NAIDU:  Of course not. India had been in touch with her even during her detention. One need not read too much into such phrases. I am sure she will visit India soon and deliver the lecture, which would be a great opportunity to build her constituency in India. Whoever is at the helm of affairs in Myanmar would understand the criticality of India and the need to accommodate its interests. It is not an exaggeration that probably Myanmar needs India more than India needs Myanmar. The links between the two countries are one of the oldest, more than two millennia - that include cultural, civilisational, linguistic, religious, etc.

IBTimes: India has apparently maintained a long-standing association with the junta, to offset the overwhelming presence of China in the region. Will Suu Kyi's visit affect our ties with Myanmar?
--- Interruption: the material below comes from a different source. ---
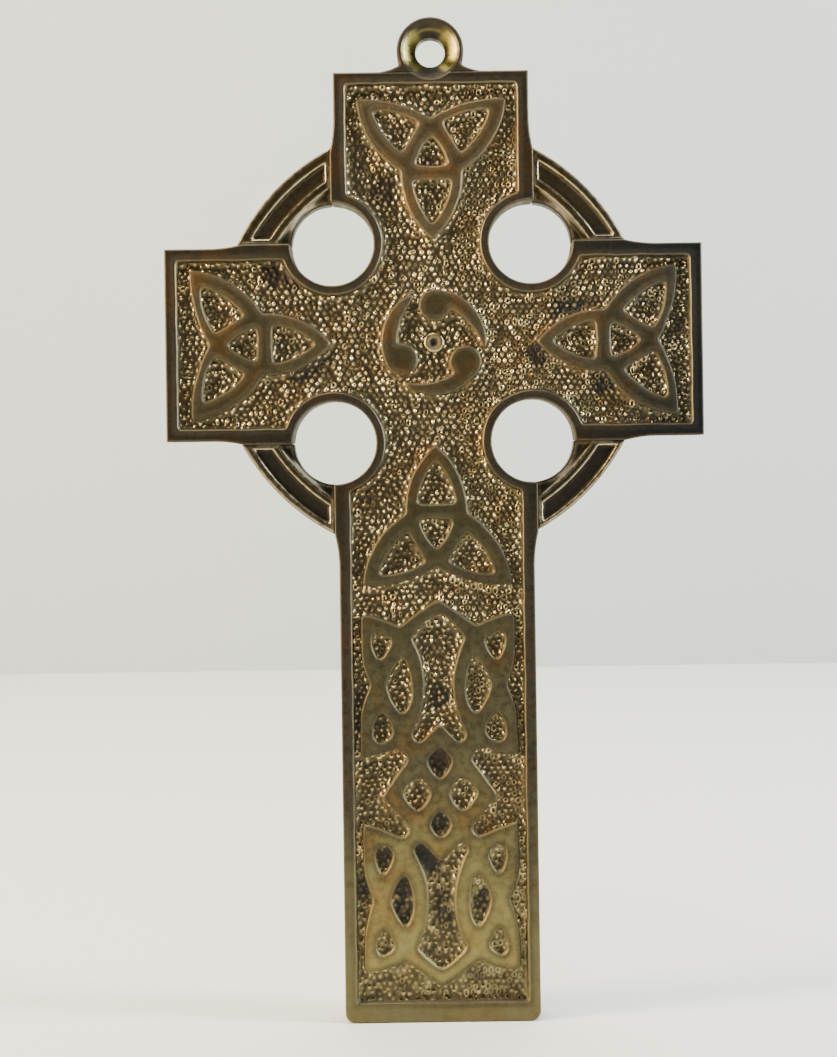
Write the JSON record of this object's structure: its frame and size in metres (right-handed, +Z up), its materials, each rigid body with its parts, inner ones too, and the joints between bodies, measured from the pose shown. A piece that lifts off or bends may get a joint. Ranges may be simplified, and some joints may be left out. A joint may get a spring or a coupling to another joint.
{
  "type": "wall cross",
  "caption": "Small ringed wall cross in cast brass with carved knotwork on a pebbled ground, round openings and a hanging eye.",
  "frame": {"origin": "middle of the foot, half way between the carved front and the flat back", "axes": "+Z up the shaft to the hanging eye, +X to the viewer's right, the carved front faces -Y and the flat back +Y"},
  "size_m": [0.1156, 0.007, 0.2162],
  "materials": {
    "brass_face": "aged brass, rubbed flat faces with fine finishing marks, dark brown to olive",
    "brass_ground": "pebbled cast ground, dark in its hollows and bright on the beads",
    "brass_ring": "cast, grooved and dulled",
    "brass_eye": "worn smooth and bright",
    "brass_back": "plain cast back and sides, dull"
  },
  "bodies": {
    "root": {"web": "brass_back", "ring_upper_left": "brass_ring", "ring_upper_right": "brass_ring", "ring_lower_left": "brass_ring", "ring_lower_right": "brass_ring", "hanging_eye": "brass_eye", "border_top_arm": "brass_face", "border_left_arm": "brass_face", "border_right_arm": "brass_face", "border_shaft": "brass_face", "collar_upper_left": "brass_face", "collar_upper_right": "brass_face", "collar_lower_left": "brass_face", "collar_lower_right": "brass_face", "ground_top_arm": "brass_ground", "ground_left_arm": "brass_ground", "ground_right_arm": "brass_ground", "ground_crossing": "brass_ground", "ground_shaft": "brass_ground", "triquetra_top": "brass_face", "triquetra_left": "brass_face", "triquetra_right": "brass_face", "triquetra_bottom": "brass_face", "triskele_comma_1": "brass_face", "triskele_comma_2": "brass_face", "triskele_comma_3": "brass_face", "centre_bead": "brass_ground", "knot_upper": "brass_face", "knot_lattice": "brass_face", "knot_lower": "brass_face"}
  },
  "joints": []
}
NAIDU:  India changed its policy in 1993 after a brief interlude of supporting democracy. China's close links with Myanmar's junta was just one of the factors that influenced this change in approach. One should keep in mind that just because India seeks to get closer to Myanmar it would simply dump China. China is too important in many ways to be ignored. In fact, India has to tread cautiously to ensure that its engagement will not create unnecessary suspicions in Beijing. Yet, Myanmar is one place Indian and Chinese interests intersect strongly.

IBTimes: Suu Kyi's trip to Thailand on Monday is her first overseas visit in 24 years, thereby signifying confidence that the new government is likely to pave the way for impending reforms in the country. What sort of significant changes do you foresee?

NAIDU:  There are profound changes taking place both at the political and economic levels. The pace of reforms are so rapid that the country may not be able to cope after having remained isolated for long with a backward economy and a creeking infrastructure. If the raised expectations of common people are not met, the country can descend into chaos, which may only pave the way for the military to stage a comeback because of failure of civilian leadership. Indeed, that is how military stepped in back in 1962 when the democratically elected government failed to control rapidly spreading armed insurgencies by ethnic minorities and communist. Thus, the present exuberance, however tempting should be tempered. So, it is the responsibility of not just India but all those countries who want to see democracy taking roots, country remaining politically stable, and prosper economically. Perhaps the best way to advance its interests, India should find partners such as Japan and some ASEAN countries that share common objectives.

In regard to Suu Kyi's overseas trip, it is more of a signal to the world that the government is willing to accommodate her and her followers are serious about political reconciliation. Otherwise, the ban on her party (because it boycotted the 2010 elections) would not have been lifted so that she could partake in the democratic process.